In an interview many years after Star Wars had been released, Williams was asked about the intense emotional responses of the viewers over the past years.  “The response of the audience that you ask about is something that I certainly can’t explain. I wish I could explain that. But maybe the combination of the audio and the visual hitting people in the way that it does must speak to some collective memory that we don’t quite understand. Some memory of Buck Rogers or King Arthur or something earlier in the cultural salts of our brains, memories of lives lived in the past, I don’t know. But it has that kind of resonance—it resonates within us in some past hero’s life that we’ve all lived.”

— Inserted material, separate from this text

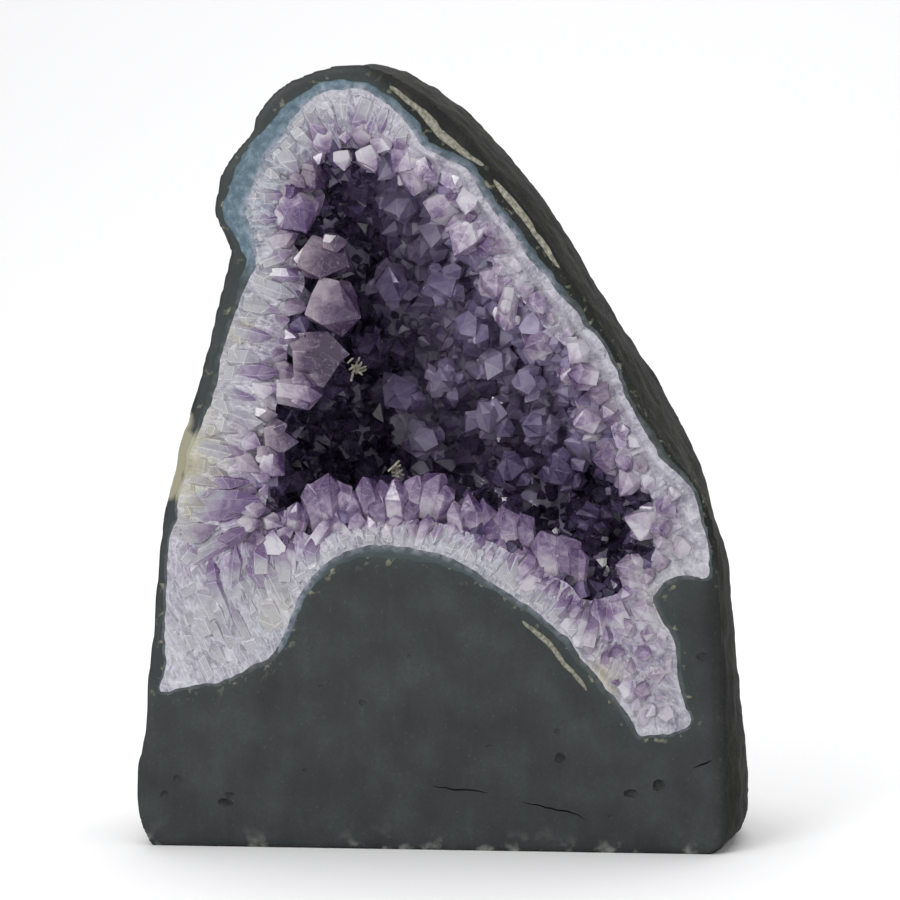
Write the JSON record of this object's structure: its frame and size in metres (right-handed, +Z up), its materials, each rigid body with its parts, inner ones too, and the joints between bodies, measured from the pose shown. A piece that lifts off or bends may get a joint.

Ancient Egyptian musicians

The notion of an existence of some sort of primal resonance is abstract to say the least, but somehow that’s what happens musically. That’s what in performance one tries to get with orchestras, and is what’s said at orchestral rehearsals: that it isn’t only the notes, it’s this reaching back into the past. As creatures we don’t know if we have a future, but we certainly share a great past. We remember it, in language and in pre-language, and that’s where music lives—it’s to this area in our souls that it can speak.